Laddering is an effective technique researchers use to get at the reasons why people do things, including why people buy things.  So let’s do some laddering.  What is so important about staying cool?  Staying cool feels good (to those who want to stay cool).  What is so important about saving money?  Saving money helps us have more money which helps us buy more things which help us have more things that ultimately make us feel good.

So if we “logically” go through the process of assessing why we make certain decisions (by some form of laddering), don’t we logically arrive at an emotional benefit?

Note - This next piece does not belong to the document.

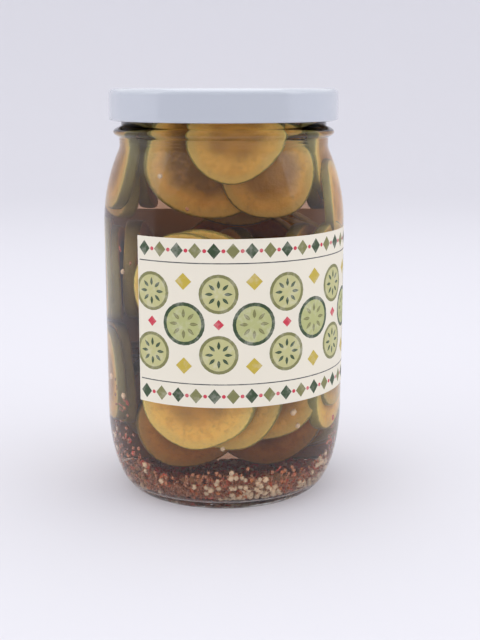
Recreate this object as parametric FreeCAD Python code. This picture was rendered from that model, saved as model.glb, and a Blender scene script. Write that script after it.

Try it out.  Keep asking yourself why you bought the last thing you bought.  Where do you end up?

(Sometimes at the end of the laddering process, people just throw up their hands and say “because I wanted to” [buy that thing]!  Well, isn’t “want” emotionally-based?)

Again, I could certainly approach the question of why people decide to buy certain products (either logically or emotionally) by looking at neuroscientific evidence.  Maybe a future blog will do this.  But for now, I hope I have at least provided a “logical” argument for the truth of emotional decision-making!